* What the exercise asks:
Copy out the line containing "obj.parent = empty" and each line after it, through the last one in the material, exactly as written.

* Data excerpt:

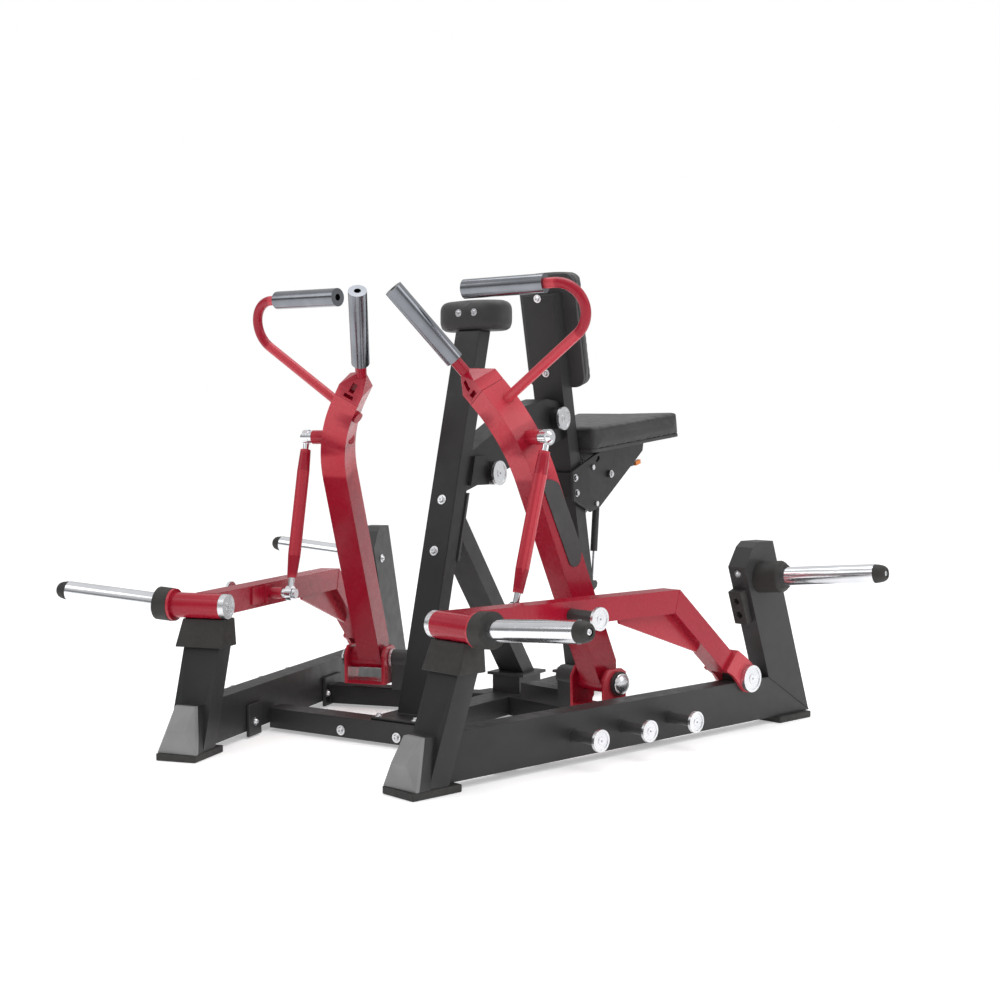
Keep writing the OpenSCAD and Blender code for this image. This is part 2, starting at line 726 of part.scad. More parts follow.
module link_tube(s) color(gloss_red) side(s) difference() {
    union() {
        aim(tube_low, tube_high) cylinder(h = 60, r1 = 13, r2 = link_r);
        bar(tube_low + link_dir * 59, tube_high - link_dir * 59, link_r);
        aim(tube_high - link_dir * 60, tube_high) cylinder(h = 60, r1 = link_r, r2 = 14);
    }
    bar(tube_low - link_dir, tube_low + link_dir * 50, 8);
    bar(tube_high - link_dir * 50, tube_high + link_dir, 8);
}

module link_ends(s) color(bare_steel) side(s) {
    difference() {
        union() {
            pin(link_u - eye_w / 2, link_u + eye_w / 2, link_low[1], link_low[2], eye_r);
            bar(link_low + link_dir * 12, tube_low + link_dir * 48, 8 - run);
        }
        pin(link_u - eye_w, link_u + eye_w, link_low[1], link_low[2], stud_r);
    }
    pin(link_u - eye_w / 2, link_u + eye_w / 2, link_top[1], link_top[2], eye_r);
    pin(boss_end + 1, link_u - eye_w / 2, link_top[1], link_top[2], 18);
    pin(160, boss_end + 2, link_top[1], link_top[2], top_bolt_r);
    translate([link_u + eye_w / 2, link_top[1], link_top[2]]) rotate([0, 90, 0])
        cylinder(h = 9, r1 = 15, r2 = 8);
    bar(link_top - link_dir * 12, tube_high - link_dir * 48, 8 - run);
}

// ---------- bolts ----------
module frame_bolts() color(bare_steel) {
    centre() {
        for (x = [-160, 20, 160]) translate([x, 407, 27]) rotate([90, 0, 0]) bolt(9);
        for (z = [489, 623]) translate([0, front_mast_y + front_mast_lean * z, z])
            rotate([90 - atan(front_mast_lean), 0, 0]) bolt(9);
        for (x = [-25, 25]) translate([x, 754.9, rest_z + 48]) rotate([90, 0, 0]) bolt(6);
        for (s = [-1, 1]) for (y = [435, 585]) translate([58 * s, y, beam_z1 + 8]) bolt(7);
        for (s = [-1, 1]) for (y = [1356, 1458]) translate([60 * s, y, beam_z1 + 8]) bolt(7);
    }
    on_mast() for (z = [1002, 1222]) translate([0, 0, z]) rotate([90, 0, 0]) bolt(8);
    both_sides() {
        for (v = [416, 870, 959]) translate([rail_in - 10, v, 40]) rotate([0, -90, 0]) bolt(7);
        translate([rail_u, rear_v(419), 419]) rotate([90 + post_lean, 0, 0]) bolt(6);
        translate([rail_in, 1308, 402]) rotate([0, -90, 0]) bolt(9);
    }
}

side(1) side_frame();  // right_side_frame
side(-1) side_frame();  // left_side_frame
front_crossbeam();
spine();
arm_beams();
front_mast();
mast_brace();
boom();
rear_mast();
pivot_blocks();
pivot_axles();
foot_pads();
toe_boots();
rubber_stops();
frame_discs();
band_pegs();
frame_bolts();
storage_sleeves();
storage_collars();
storage_caps();
hand_rest();
chest_pad();
seat_rail();
seat_carriage();
seat_cushion();
roller(roller_z[0]);  // upper_roller
roller(roller_z[1]);  // lower_roller
strut_body();
strut_rod();
release_lever();
release_tip();
latch_pin();
arm(1);  // right_arm
arm(-1);  // left_arm
arm_head(1);  // right_arm_head
arm_head(-1);  // left_arm_head
main_grip(1);  // right_main_grip
main_grip(-1);  // left_main_grip
side_handle(1);  // right_side_handle
side_handle(-1);  // left_side_handle
side_grip(1);  // right_side_grip
side_grip(-1);  // left_side_grip
badge(1);  // right_badge
badge(-1);  // left_badge
lever(1);  // right_lever
lever(-1);  // left_lever
lever_fittings(1);  // right_lever_fittings
lever_fittings(-1);  // left_lever_fittings
lever_peg(1);  // right_lever_peg
lever_peg(-1);  // left_lever_peg
horn_sleeve(1);  // right_horn_sleeve
horn_sleeve(-1);  // left_horn_sleeve
horn_collar(1);  // right_horn_collar
horn_collar(-1);  // left_horn_collar
horn_cap(1);  // right_horn_cap
horn_cap(-1);  // left_horn_cap
link_tube(1);  // right_link_tube
link_tube(-1);  // left_link_tube
link_ends(1);  // right_link_ends
link_ends(-1);  // left_link_ends
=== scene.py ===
"""Looks of a plate-loaded, chest-supported rowing machine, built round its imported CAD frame."""
import json
import math

import bmesh
import bpy
from mathutils import Matrix, Vector


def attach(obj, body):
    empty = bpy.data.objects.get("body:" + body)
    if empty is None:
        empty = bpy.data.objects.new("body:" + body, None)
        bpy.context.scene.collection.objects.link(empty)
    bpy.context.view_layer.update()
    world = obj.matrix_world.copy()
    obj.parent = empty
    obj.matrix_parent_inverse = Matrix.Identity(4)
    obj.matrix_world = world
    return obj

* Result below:
    obj.parent = empty
    obj.matrix_parent_inverse = Matrix.Identity(4)
    obj.matrix_world = world
    return obj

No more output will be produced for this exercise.